Romance has been understandably reluctant to put the pandemic on the page. A handful of authors have tried, but audience reaction has been decidedly negative. It seems that acknowledging Covid torpedoes the sense of escapism people are hungry for.
But Mia Hopkins’s Eastside Brewery series, begun in 2018, has never shied from difficult realities. Two of the three Rosas brothers are ex-felons, with all the social and emotional baggage that entails. In this latest installment, TANKED (Little Stone, ebook, $4.99), Angel, the youngest, has become involved in the world of illegal underground fights. He battles out of trauma — a lonely childhood spent, in large part, with an abusive uncle — and to ensure he’s never left defenseless again. Our heroine, Deanna, is a social worker whose last relationship ended when her ex turned violent, so she has more than enough reason to distrust a man who fights for a living. Life was hard for both of them long before the pandemic made everything worse.

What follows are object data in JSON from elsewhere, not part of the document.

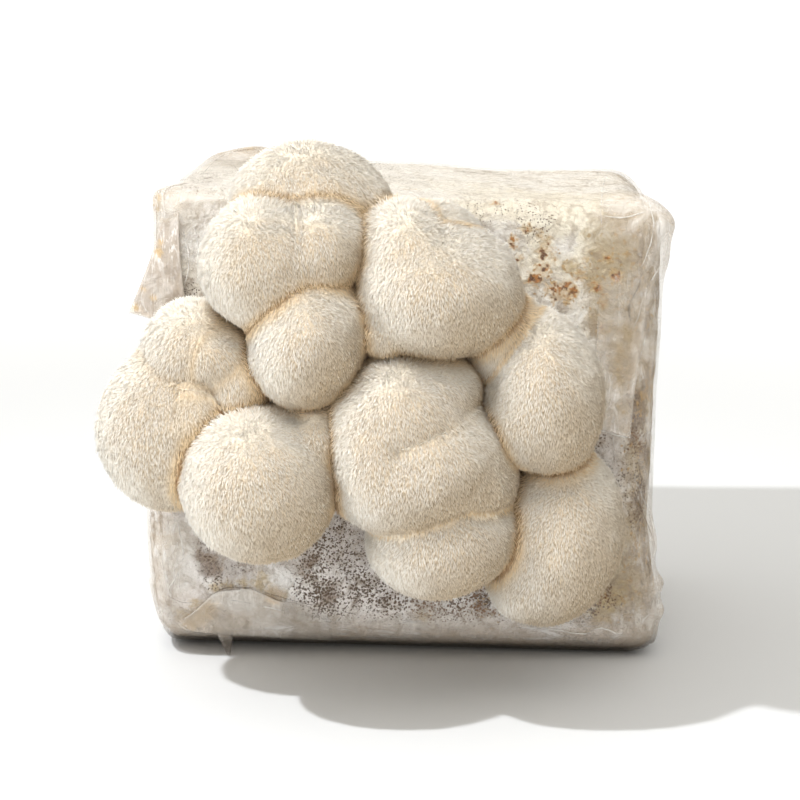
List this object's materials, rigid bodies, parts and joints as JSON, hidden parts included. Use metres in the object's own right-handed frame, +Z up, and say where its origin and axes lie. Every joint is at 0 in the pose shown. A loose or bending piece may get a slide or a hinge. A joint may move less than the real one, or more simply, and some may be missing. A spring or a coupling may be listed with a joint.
{
  "type": "lion's mane mushroom cluster on its grow block",
  "caption": "Shaggy lion's mane heads packed together on the front of an upright sawdust grow block, which is wrapped tight in clear plastic bag film.",
  "frame": {"origin": "the middle of the block's footprint, on the surface that it stands on", "axes": "+Z up, the mushroom heads face -Y, +X to the right when looking at the heads"},
  "size_m": [0.226, 0.2131, 0.2135],
  "materials": {
    "mycelium_block": "white mycelium over damp sawdust, with brown grain showing through in speckles and ochre stains",
    "clear_film": "thin clear plastic bag film, wrinkled and glossy, drawn tight on the block",
    "mushroom_spines": "matt cream spines, short and dense like fur, tan in the creases"
  },
  "bodies": {
    "root": {"substrate_block": "mycelium_block", "bag_film": "clear_film", "head_top": "mushroom_spines", "head_upper_left": "mushroom_spines", "head_middle_left": "mushroom_spines", "head_upper_middle": "mushroom_spines", "head_right": "mushroom_spines", "head_centre": "mushroom_spines", "head_lower_right": "mushroom_spines", "head_lower_left": "mushroom_spines", "head_left": "mushroom_spines", "head_left_shoulder": "mushroom_spines"}
  },
  "joints": []
}
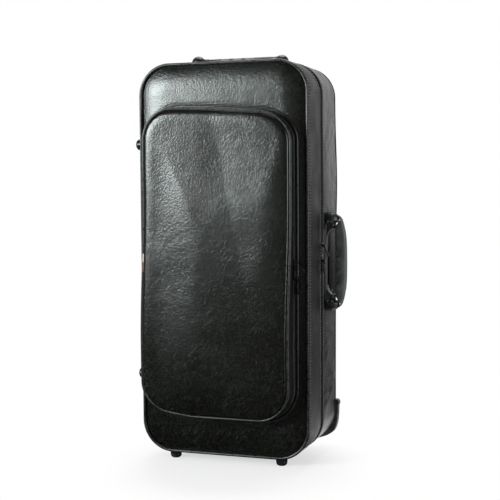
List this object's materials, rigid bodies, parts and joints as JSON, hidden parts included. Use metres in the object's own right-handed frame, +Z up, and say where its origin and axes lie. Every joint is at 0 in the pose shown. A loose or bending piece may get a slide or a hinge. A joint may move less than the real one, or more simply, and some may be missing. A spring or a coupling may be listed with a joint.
{
  "type": "double trumpet case",
  "caption": "Upright soft-cornered instrument case in black leather with a zipped lid, a zipped front pocket, swing handles, feet, studs and a fitted plush inside.",
  "frame": {"origin": "on the floor under the centre of the case's bounding box", "axes": "+Z up along the case's height, +Y to the back, from the pocket to the rear shell, +X to the right, towards the side handle"},
  "size_m": [0.3044, 0.2006, 0.6118],
  "materials": {
    "leather_cover": "glossy crumpled black leather",
    "edge_piping": "glossy black leather over cord",
    "shell_board": "raw fibreboard",
    "zip_teeth": "black spiral teeth on woven tape",
    "zip_metal": "black lacquered die-cast zinc",
    "handle_plastic": "black moulded plastic, satin",
    "stud_plastic": "polished black",
    "bright_steel": "zinc-plated steel",
    "plush_lining": "dark grey plush over foam",
    "strap_webbing": "black woven tape",
    "seam_tab_cloth": "plain red woven tab"
  },
  "bodies": {
    "rear_half": {"rear_side_cover": "leather_cover", "rear_back_cover": "leather_cover", "rear_board": "shell_board", "rear_frame": "shell_board", "rear_edge_piping": "edge_piping", "main_zip_rear_half": "zip_teeth", "hinge_leaf_rear": "leather_cover", "corner_guard_right": "handle_plastic", "corner_guard_left": "handle_plastic", "corner_guard_screws": "bright_steel", "foam_bed": "plush_lining", "hold_down_strap_lower": "strap_webbing", "hold_down_strap_upper": "strap_webbing", "strap_hook_patches": "strap_webbing", "mouthpiece_block": "plush_lining", "foot_rear_right": "stud_plastic", "foot_rear_left": "stud_plastic", "stud_rear_upper": "stud_plastic", "stud_rear_lower": "stud_plastic", "side_handle_base": "handle_plastic", "side_handle_pins": "bright_steel", "side_handle_backplate": "bright_steel", "side_handle_screws": "bright_steel", "top_handle_base": "handle_plastic", "top_handle_pins": "bright_steel", "top_handle_backplate": "bright_steel", "top_handle_screws": "bright_steel"},
    "lid": {"lid_front_cover": "leather_cover", "lid_side_cover": "leather_cover", "lid_board": "shell_board", "lid_frame": "shell_board", "lid_pad": "plush_lining", "front_edge_piping": "edge_piping", "main_zip_lid_half": "zip_teeth", "hinge_leaf_lid": "leather_cover", "pocket_panel_fixed": "leather_cover", "pocket_front_cord_fixed": "edge_piping", "pocket_wall_fixed": "leather_cover", "pocket_base_band": "leather_cover", "pocket_base_cord": "edge_piping", "pocket_zip_base_half": "zip_teeth", "pocket_seam_tab": "seam_tab_cloth", "foot_front_right": "stud_plastic", "foot_front_left": "stud_plastic", "stud_lid_upper": "stud_plastic", "stud_lid_lower": "stud_plastic"},
    "pocket_flap": {"pocket_panel_flap": "leather_cover", "pocket_front_cord_flap": "edge_piping", "pocket_wall_flap": "leather_cover", "pocket_zip_flap_half": "zip_teeth"},
    "side_grip": {"side_handle_grip": "handle_plastic"},
    "top_grip": {"top_handle_grip": "handle_plastic"},
    "main_slider_upper": {"main_slider_upper": "zip_metal"},
    "main_pull_upper": {"main_pull_upper": "zip_metal"},
    "main_slider_lower": {"main_slider_lower": "zip_metal"},
    "main_pull_lower": {"main_pull_lower": "zip_metal"},
    "pocket_slider_upper": {"pocket_slider_upper": "zip_metal"},
    "pocket_pull_upper": {"pocket_pull_upper": "zip_metal"},
    "pocket_slider_lower": {"pocket_slider_lower": "zip_metal"},
    "pocket_pull_lower": {"pocket_pull_lower": "zip_metal"}
  },
  "joints": [
    {"name": "lid_hinge", "type": "hinge", "parent": "rear_half", "child": "lid", "pos_m": [-0.1414, 0.00515, 0.302], "axis": [0, 0, -1], "range_deg": [0, 145]},
    {"name": "pocket_flap_fold", "type": "hinge", "parent": "lid", "child": "pocket_flap", "pos_m": [-0.05985, -0.10045, 0.2995], "axis": [0, 0, -1], "range_deg": [0, 75]},
    {"name": "side_grip_swing", "type": "hinge", "parent": "rear_half", "child": "side_grip", "pos_m": [0.1293, 0.03615, 0.2961], "axis": [0, 0, 1], "range_deg": [-90, 90]},
    {"name": "top_grip_swing", "type": "hinge", "parent": "rear_half", "child": "top_grip", "pos_m": [-0.01485, 0.03215, 0.6008], "axis": [1, 0, 0], "range_deg": [0, 180]},
    {"name": "main_slider_upper_travel", "type": "slide", "parent": "rear_half", "child": "main_slider_upper", "axis": [0, 0, 1], "range_m": [0, 0.21]},
    {"name": "main_pull_upper_swing", "type": "hinge", "parent": "main_slider_upper", "child": "main_pull_upper", "pos_m": [0.1253, 0.00515, 0.3219], "axis": [0, -1, 0], "range_deg": [-24, 110]},
    {"name": "main_slider_lower_travel", "type": "slide", "parent": "rear_half", "child": "main_slider_lower", "axis": [0, 0, 1], "range_m": [-0.22, 0]},
    {"name": "main_pull_lower_swing", "type": "hinge", "parent": "main_slider_lower", "child": "main_pull_lower", "pos_m": [0.1253, 0.00515, 0.2991], "axis": [0, -1, 0], "range_deg": [0, 95]},
    {"name": "pocket_slider_upper_travel", "type": "slide", "parent": "lid", "child": "pocket_slider_upper", "axis": [0, 0, 1], "range_m": [0, 0.168]},
    {"name": "pocket_pull_upper_swing", "type": "hinge", "parent": "pocket_slider_upper", "child": "pocket_pull_upper", "pos_m": [0.10713, -0.07235, 0.3024], "axis": [0, -1, 0], "range_deg": [0, 110]},
    {"name": "pocket_slider_lower_travel", "type": "slide", "parent": "lid", "child": "pocket_slider_lower", "axis": [0, 0, 1], "range_m": [-0.152, 0]},
    {"name": "pocket_pull_lower_swing", "type": "hinge", "parent": "pocket_slider_lower", "child": "pocket_pull_lower", "pos_m": [0.10713, -0.07235, 0.2796], "axis": [0, -1, 0], "range_deg": [0, 95]}
  ]
}
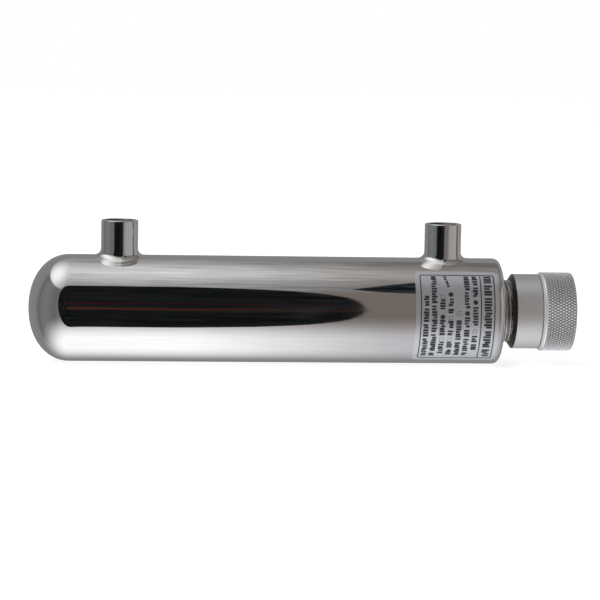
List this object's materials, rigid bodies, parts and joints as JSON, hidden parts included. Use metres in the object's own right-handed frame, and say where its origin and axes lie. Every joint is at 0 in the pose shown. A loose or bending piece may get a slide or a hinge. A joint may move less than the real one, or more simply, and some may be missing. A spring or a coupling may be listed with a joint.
{
  "type": "inline uv clarifier",
  "caption": "Inline UV clarifier: polished steel chamber with two threaded ports, quartz sleeve, gland nut, UV lamp and a knurled screw cap over the lamp socket.",
  "frame": {"origin": "on the chamber's axis, midway between the two ports", "axes": "+X along the chamber's axis towards the lamp cap, +Z along the ports out of their mouths, -Y towards the label"},
  "size_m": [0.2615, 0.0511, 0.0674],
  "materials": {
    "polished_steel": "mirror polished stainless steel with faint polishing lines",
    "threaded_steel": "machined stainless steel thread",
    "label_foil": "satin silver foil with a printed frame",
    "spring_steel": "drawn stainless wire",
    "quartz": "clear fused quartz",
    "lamp_glass": "clear lamp glass",
    "black_rubber": "matte moulded rubber",
    "nylon": "natural nylon",
    "satin_aluminium": "satin turned aluminium",
    "knurled_aluminium": "diamond-knurled aluminium",
    "ceramic": "white lamp ceramic",
    "plated_brass": "plated contact brass",
    "tungsten": "coiled tungsten wire",
    "socket_plastic": "black moulded plastic"
  },
  "bodies": {
    "chamber": {"chamber_tube": "polished_steel", "dome_end": "polished_steel", "shoulder_end": "polished_steel", "threaded_neck": "threaded_steel", "inlet_port": "polished_steel", "outlet_port": "polished_steel", "rating_label": "label_foil", "sleeve_centring_spring": "spring_steel"},
    "sleeve": {"quartz_sleeve": "quartz", "sleeve_oring": "black_rubber"},
    "gland_washer": {"thrust_washer": "nylon"},
    "gland_nut": {"gland_nut": "satin_aluminium"},
    "lamp": {"lamp_glass": "lamp_glass", "lamp_end_cap": "ceramic", "lamp_base": "ceramic", "lamp_pin_1": "plated_brass", "lamp_pin_2": "plated_brass", "lamp_pin_3": "plated_brass", "lamp_pin_4": "plated_brass", "return_wire_1": "spring_steel", "return_wire_2": "spring_steel", "filament_far": "tungsten", "filament_near": "tungsten"},
    "socket": {"lamp_socket": "socket_plastic", "socket_contact_1": "plated_brass", "socket_contact_2": "plated_brass", "socket_contact_3": "plated_brass", "socket_contact_4": "plated_brass"},
    "cable_exit": {"cable_grommet": "black_rubber"},
    "cap": {"lamp_cap": "knurled_aluminium", "cap_gasket": "black_rubber"}
  },
  "joints": [
    {"name": "sleeve_withdraw", "type": "slide", "parent": "chamber", "child": "sleeve", "axis": [1, 0, 0], "range_m": [0, 0.24]},
    {"name": "gland_travel", "type": "slide", "parent": "sleeve", "child": "gland_washer", "axis": [1, 0, 0], "range_m": [0, 0.0091]},
    {"name": "gland_turn", "type": "hinge", "parent": "gland_washer", "child": "gland_nut", "pos_m": [0.117, 0, 0], "axis": [1, 0, 0], "range_deg": [0, 1800]},
    {"name": "lamp_withdraw", "type": "slide", "parent": "gland_washer", "child": "lamp", "axis": [1, 0, 0], "range_m": [0, 0.24]},
    {"name": "socket_unplug", "type": "slide", "parent": "lamp", "child": "socket", "axis": [1, 0, 0], "range_m": [0, 0.012]},
    {"name": "cap_travel", "type": "slide", "parent": "socket", "child": "cable_exit", "axis": [1, 0, 0], "range_m": [0, 0.0106]},
    {"name": "cap_turn", "type": "hinge", "parent": "cable_exit", "child": "cap", "pos_m": [0.132, 0, 0], "axis": [1, 0, 0], "range_deg": [0, 2520]}
  ],
  "couplings": [
    {"joint": "gland_travel", "follows": "gland_turn", "m_per_rad": 0.00028871},
    {"joint": "cap_travel", "follows": "cap_turn", "m_per_rad": 0.00023873}
  ]
}
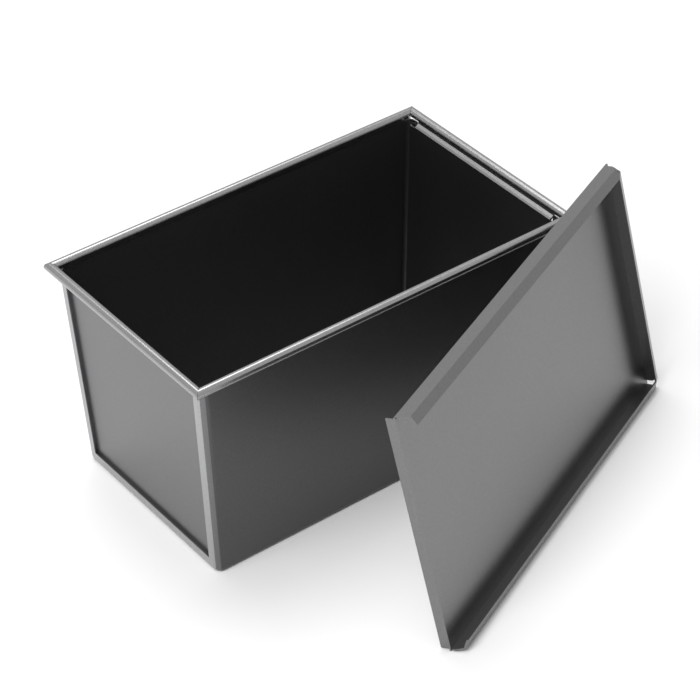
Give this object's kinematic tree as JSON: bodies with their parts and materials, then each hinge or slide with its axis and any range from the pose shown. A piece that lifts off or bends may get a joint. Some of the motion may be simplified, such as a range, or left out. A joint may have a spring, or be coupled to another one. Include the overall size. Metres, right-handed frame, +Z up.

In “Tanked,” we’re galaxies away from the glamour of ballrooms and boardrooms: Hopkins’s characters live in a Los Angeles that Angel describes bluntly as a “cold gray world.” Angel fears for the future of his brothers’ brewery business, and Deanna starts the book being laid off from her job. Meanwhile, the pandemic has infiltrated daily life: Rapid tests are taken, masks are worn, loved ones who test positive have to isolate in a cloud of dread and fear. It is a very real narrative grind that echoes what life demands of people right now, in this country, in this moment.
And it turned out to be exactly what I needed.
Escapism is marvelous, but it is also an immense relief to see a fearful reality acknowledged and taken seriously. Against all that dread and uncertainty, the sun breaks of everyday joy shine all the brighter. Hopkins gives us family feasts and new babies, good marriages and shared triumphs — and sex scenes of such poetic, luxurious filth that you wish there were something like a Pulitzer for orgasms.
This is not a romance that whisks you away. This is a romance that welcomes you home.
Hopkins’s hero may be named Angel, but the leads in two other recent romances are quite literally angelic.
Olivia Atwater’s Regencies have always reminded me of Diana Wynne Jones — but her charming new contemporary, SMALL MIRACLES (Starwatch, ebook, $5.99), with its amusing footnotes and divine beings questioning the status quo, brings to mind the work of Terry Pratchett.
Gadriel was the Angel of Small Miracles until a disagreement about whether chocolate is a sin transformed them into the Fallen Angel of Petty Temptations. Now, to pay off a debt to the Angel of Good Fortune, they’re meant to be tempting a human named Holly Harker into some minor sins.
The only problem: Holly is untemptable. Not by Gadriel as a man, a woman or an adorable fluffy cat. And the harder Gadriel works to solve the problem, the more they become enmeshed in Holly’s life. Next thing you know they’ve got a human identity (gender variable) and a job (school counselor).
If I tried listing everything I love about this book, we’d never leave. The humans are engaging, the angels are just alien enough to be people without necessarily being human, the villain is legitimately terrifying, the celestial bureaucracy is fleshed out in especially thoughtful ways. It’s everything I’ve come to expect from this author, and ensures I’ll follow her in any genre she writes.
Atwater’s books are kissing-only — so if it’s on-page angel sex you’re after, you’ll want to look at the next book.
Freydís Moon’s EXODUS 20:3 (independently published, paper, $7.99) may have a biblical title, but this queer, sex-positive spin on religious romance would scandalize most readers of inspirationals, which are usually set in American evangelical Christianity and focus on the redemption arc (even when the sin being atoned for is something as appalling as genocide). Moon’s work is a thoughtful, fresh take that will go on my recommendation list alongside Tamsen Parker’s “Craving Flight,” set in an Orthodox Jewish community, and Uzma Jalaludin’s “Ayesha at Last,” a modern-day Muslim retelling of “Pride and Prejudice.”
In this vein, Moon’s nimble, surreal novella features a trans handyman repairing a ruined desert church who finds unexpected redemption in the love of a Brazilian angel with the full staggering biblical complement of extra hands and wings and eyes and, um, other parts. The writing is gorgeous, provocative both in the sense of erotic and for being doctrinally quite bold (the discussion of idolatry is particularly fascinating, and made me wish I had a theologian on speed-dial).
It’s the kind of sensual, punk, queer-celebrating, poverty-alleviating, social-justice Catholicism I feel blessed to catch glimpses of now and again. And as with the other two books in this column, it challenges us to look with clear eyes at the world and love it anyway, even as we try to fix what’s broken.